For Ray clusters (compatible with NeMo Gym’s Ray infrastructure):

ray job submit --working-dir . -- python -m nemo_evaluator.engine.ray_launcher \
    --bench gsm8k --shards 8 --repeats 5 \
    --output-dir ./eval_results/ray

Each shard runs as a @ray.remote task. Results are merged in-process after all tasks complete.

From Python#

import ray
from nemo_evaluator.engine.ray_launcher import run_shard

ray.init()
futures = [run_shard.remote("gsm8k", i, 8, ...) for i in range(8)]
results = ray.get(futures)

Docker Compose#

For local multi-container sharding:

# 4 shards
for i in 0 1 2 3; do
  NEL_SHARD_IDX=$i NEL_TOTAL_SHARDS=4 \
    docker compose -f deploy/docker-compose.yaml --profile sharded run -d eval-shard
done

Manual Sharding (Any Orchestrator)#

Works anywhere you can set environment variables:

# Terminal 1
NEL_SHARD_IDX=0 NEL_TOTAL_SHARDS=4 nel eval run config.yaml -o ./results/shard_0

# Terminal 2
NEL_SHARD_IDX=1 NEL_TOTAL_SHARDS=4 nel eval run config.yaml -o ./results/shard_1

# ... after all shards complete:
nel eval merge ./results

Shard Size Distribution#

Problems are distributed evenly.
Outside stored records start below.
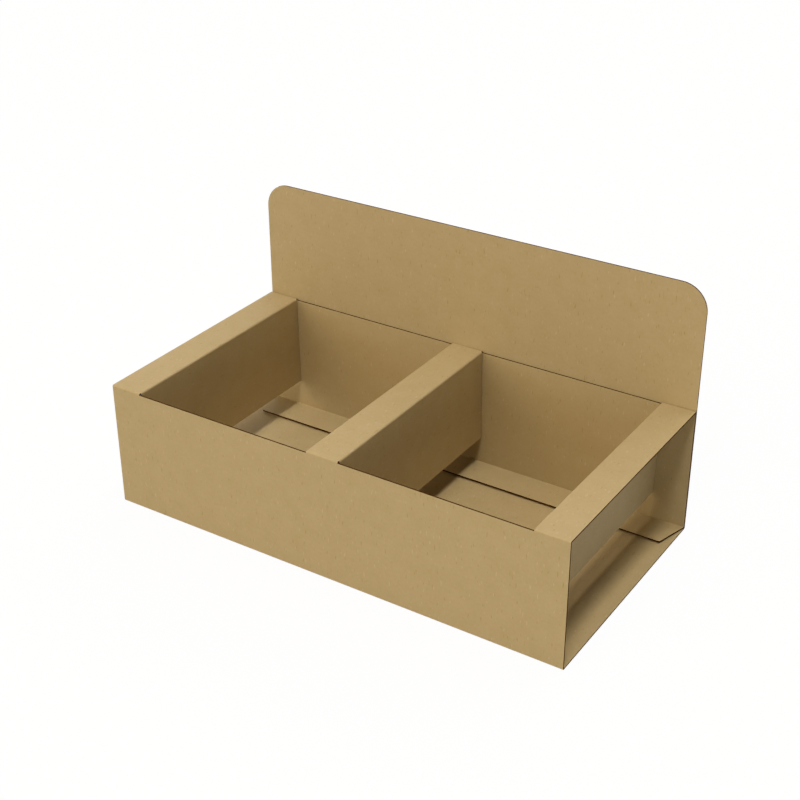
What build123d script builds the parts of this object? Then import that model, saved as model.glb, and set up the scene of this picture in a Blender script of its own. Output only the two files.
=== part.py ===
from build123d import *

import os
from math import pi, radians, tan

# Cardboard display stand, folded from one die-cut blank of kraft board.
# The sheet winds inwards in one direction: header and back panel, bottom, front, top,
# inner back panel, glue flap. The sleeve that this makes is open at both ends.
# Two windows in the top are cut down the middle and their card is folded down as flaps,
# which leaves two compartments between three strips.
# Frame in mm: X along the width, the front faces -Y, Z up, origin at the middle of the
# footprint on the surface that the stand rests on.

# The board and how it bends
board = 0.9
bend_inner = 0.1

# The glue between two layers
glue_film = 0.1

# Outer sizes of the folded stand
width = 300.0
depth = 155.5
sleeve_height = 80.0
header_rise = 76.6
header_corner = 16.0

# The glue flap, which rests on the bottom along its fold and lifts off it towards its edge
glue_flap_reach = 23.3
glue_flap_lift = 0.8
glue_flap_taper = 14.0

# The top panel: strips that stay level, and the card of the windows folded down
side_strip = 21.0
middle_strip = 21.8
flap_floor_gap = 19.8
flap_spring_back = 0.8
flap_end_clearance = 0.5
window_cut_drop = 0.05

# Planes and radii that follow from the sizes above
bend_outer = bend_inner + board
front_face = -depth / 2
back_face = depth / 2
inner_back_face = back_face - board - glue_film
glue_flap_underside = board + glue_film
glue_flap_fold = inner_back_face - bend_outer
glue_flap_edge = inner_back_face - glue_flap_reach

# A crease lies half the bend's developed length past the point where the bend begins,
# so this is how far inside a flap's face the cut edges beside the flap lie.
half_bend_length = pi / 2 * (bend_inner + board / 2) / 2
crease_inset = bend_outer - half_bend_length

# The flaps stand between the front panel and the inner back panel
flap_front_end = front_face + board + flap_end_clearance
flap_back_end = inner_back_face - board - flap_end_clearance

# Each window, as the X of the flap faces that bound it
strip_edge = width / 2 - side_strip
windows = [(-strip_edge, -middle_strip / 2), (middle_strip / 2, strip_edge)]


def through_the_board(corners):
    """The corners of the outer face carried through the board to its inner face.

    The board lies to the right of the path. Each corner moves along its mitre, so the
    board keeps its thickness at any angle of fold.
    """
    points = [Vector(*corner) for corner in corners]
    runs = [(end - start).normalized() for start, end in zip(points, points[1:])]
    rights = [Vector(run.Y, -run.X) for run in runs]
    mitres = [(a + b) / (1 + a.dot(b)) for a, b in zip(rights, rights[1:])]
    shifts = [rights[0], *mitres, rights[-1]]
    return [point + shift * board for point, shift in zip(points, shifts)]


def bent_board(plane, corners, length):
    """The board folded along the corners of its outer face, turning right at each one."""
    with BuildPart() as bent:
        with BuildSketch(plane):
            with BuildLine():
                outer = FilletPolyline(*corners, radius=bend_outer)
                inner = FilletPolyline(*through_the_board(corners), radius=bend_inner)
                Line(outer @ 0, inner @ 0)
                Line(outer @ 1, inner @ 1)
            make_face()
        extrude(amount=length / 2, both=True)
    return bent.part


def block(x_span, y_span, z_span):
    """A box between two limits along each axis, used as a cutter."""
    size = [high - low for low, high in (x_span, y_span, z_span)]
    middle = [(high + low) / 2 for low, high in (x_span, y_span, z_span)]
    return Pos(*middle) * Box(*size)


def sleeve():
    """The whole sheet wound up, before the header, windows and glue flap are trimmed."""
    return bent_board(
        Plane.YZ,
        [
            (back_face, sleeve_height + header_rise),
            (back_face, 0),
            (front_face, 0),
            (front_face, sleeve_height),
            (inner_back_face, sleeve_height),
            (inner_back_face, glue_flap_underside),
            (glue_flap_edge, glue_flap_underside + glue_flap_lift),
        ],
        width,
    )


def window_cutters(left_face, right_face):
    """What a window takes out of the top panel, its two folds and the bends of its flaps."""
    above = sleeve_height + board
    glue_line = back_face - board - glue_film / 2
    lowest_cut = sleeve_height - bend_outer - window_cut_drop
    between_creases = (left_face - crease_inset, right_face + crease_inset)
    between_bends = (left_face - bend_outer, right_face + bend_outer)
    return [
        block(between_creases, (front_face - board, glue_line), (lowest_cut, above)),
        block(between_bends, (flap_front_end, flap_back_end), (lowest_cut, above)),
    ]


def folded_strips():
    """The three strips of the top panel, each with the flaps that hang from its edges."""
    flap_length = flap_back_end - flap_front_end
    across = Plane(
        origin=(0, (flap_front_end + flap_back_end) / 2, 0),
        x_dir=(1, 0, 0),
        z_dir=(0, -1, 0),
    )
    lean = (sleeve_height - flap_floor_gap) * tan(radians(flap_spring_back))
    end = width / 2
    half_middle = middle_strip / 2
    left_strip = [
        (-end, sleeve_height),
        (-strip_edge, sleeve_height),
        (-strip_edge + lean, flap_floor_gap),
    ]
    middle_of_top = [
        (-half_middle - lean, flap_floor_gap),
        (-half_middle, sleeve_height),
        (half_middle, sleeve_height),
        (half_middle + lean, flap_floor_gap),
    ]
    right_strip = [
        (strip_edge - lean, flap_floor_gap),
        (strip_edge, sleeve_height),
        (end, sleeve_height),
    ]
    outlines = (left_strip, middle_of_top, right_strip)
    return [bent_board(across, outline, flap_length) for outline in outlines]


def glue_flap_trims():
    """The slanted cuts at both ends of the glue flap."""
    run = glue_flap_reach + board
    inset = run * tan(radians(glue_flap_taper))
    trims = []
    for side in (-1, 1):
        corners = [
            (side * width / 2, glue_flap_fold),
            (side * width / 2, glue_flap_fold - run),
            (side * (width / 2 - inset), glue_flap_fold - run),
        ]
        with BuildPart() as trim:
            with BuildSketch(Plane.XY.offset(board + glue_film / 2)):
                with BuildLine():
                    Polyline(*corners, close=True)
                make_face()
            extrude(amount=glue_flap_lift + 2 * board)
        trims.append(trim.part)
    return trims


def folded_blank():
    """The finished stand: one sheet, cut and folded."""
    sheet = sleeve()
    for left_face, right_face in windows:
        for cutter in window_cutters(left_face, right_face):
            sheet -= cutter
    for strip in folded_strips():
        sheet += strip
    for trim in glue_flap_trims():
        sheet -= trim
    header_corners = sheet.edges().filter_by(Axis.Y).group_by(Axis.Z)[-1]
    return fillet(header_corners, radius=header_corner)


os.makedirs("parts", exist_ok=True)
export_step(folded_blank(), "parts/folded_card_blank.step")
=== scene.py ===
# %% [markdown]
# # A display stand folded from one sheet of board
# The real stand is a single die-cut blank of brown kraft board. It is creased, wound round
# into a sleeve that is open at both ends, and glued at the back. Two windows in the top are
# cut down the middle, and their card is folded down, so goods stand between the flaps.
# This lesson makes it the same way: cut the flat blank, then let a node tree fold it.

# %% The fixed frame
from math import acos, atan2, ceil, cos, hypot, pi, radians, sin, tan

import bmesh
import bpy
from mathutils import Matrix, Quaternion, Vector


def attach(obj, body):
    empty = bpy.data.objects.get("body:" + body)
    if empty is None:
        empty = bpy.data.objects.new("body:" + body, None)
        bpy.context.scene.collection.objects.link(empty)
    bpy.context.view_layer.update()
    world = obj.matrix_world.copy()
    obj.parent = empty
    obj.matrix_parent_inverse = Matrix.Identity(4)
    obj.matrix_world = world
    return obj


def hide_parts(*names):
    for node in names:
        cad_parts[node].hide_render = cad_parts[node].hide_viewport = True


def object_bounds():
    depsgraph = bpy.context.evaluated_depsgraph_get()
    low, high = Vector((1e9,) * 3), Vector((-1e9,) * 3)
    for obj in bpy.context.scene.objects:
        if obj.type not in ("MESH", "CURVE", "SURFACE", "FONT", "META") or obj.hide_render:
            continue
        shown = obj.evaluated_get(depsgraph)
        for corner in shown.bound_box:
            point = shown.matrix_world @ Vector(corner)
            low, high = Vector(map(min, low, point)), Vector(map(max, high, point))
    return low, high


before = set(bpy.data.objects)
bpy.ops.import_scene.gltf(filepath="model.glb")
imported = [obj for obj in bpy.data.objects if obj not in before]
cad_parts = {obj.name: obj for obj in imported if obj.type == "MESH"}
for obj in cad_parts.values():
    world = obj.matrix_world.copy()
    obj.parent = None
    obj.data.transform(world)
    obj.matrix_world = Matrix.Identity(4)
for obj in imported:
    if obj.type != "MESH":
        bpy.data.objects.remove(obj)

cad_low, cad_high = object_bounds()
print("Solid model, metres:", tuple(cad_low), "to", tuple(cad_high))

# %% [markdown]
# ## The camera
# The camera comes first, because every later choice is judged through it. The stand is seen
# from its front right corner and from above. The camera could be placed by eye, but an object
# with this many straight edges tells more: the eye point, the line of sight and the lens were
# fitted until the edges ran where the photograph has them. The camera also leans a fifth of a
# degree, which its roll adds.

# %% Camera
eye = Vector((0.41029, -0.63240, 0.49646))
line_of_sight = Vector((-0.47597, 0.73365, -0.48498))
roll = -0.0034
lens_mm = 67.36
sensor_mm = 36.0

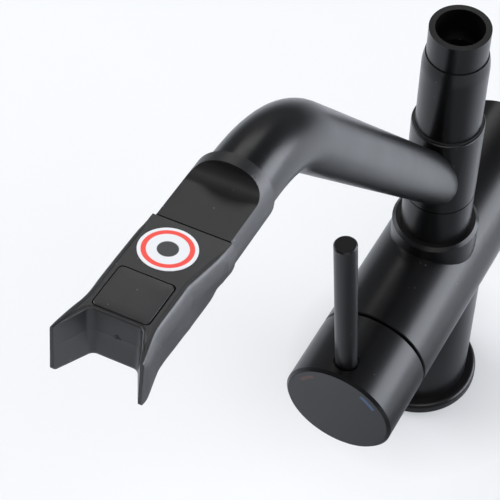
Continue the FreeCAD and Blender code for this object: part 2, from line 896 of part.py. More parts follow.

For 14,000 problems across 16 shards:

Shards 0-7

Shards 8-15

875 problems each

875 problems each

When the total doesn’t divide evenly, early shards get one extra problem (e.g., 14,001 problems / 16 shards = shard 0 gets 876, shards 1-15 get 875).

Limitations#

  • shards is incompatible with heterogeneous SLURM jobs (multiple node pools). Use a single pool when sharding.

  • shards and auto_resume cannot be used together. Use SLURM --requeue for per-task retries in array mode.

  • run_batch() environments (e.g., legacy containers) are not shardable — a warning is emitted if shard env vars are detected.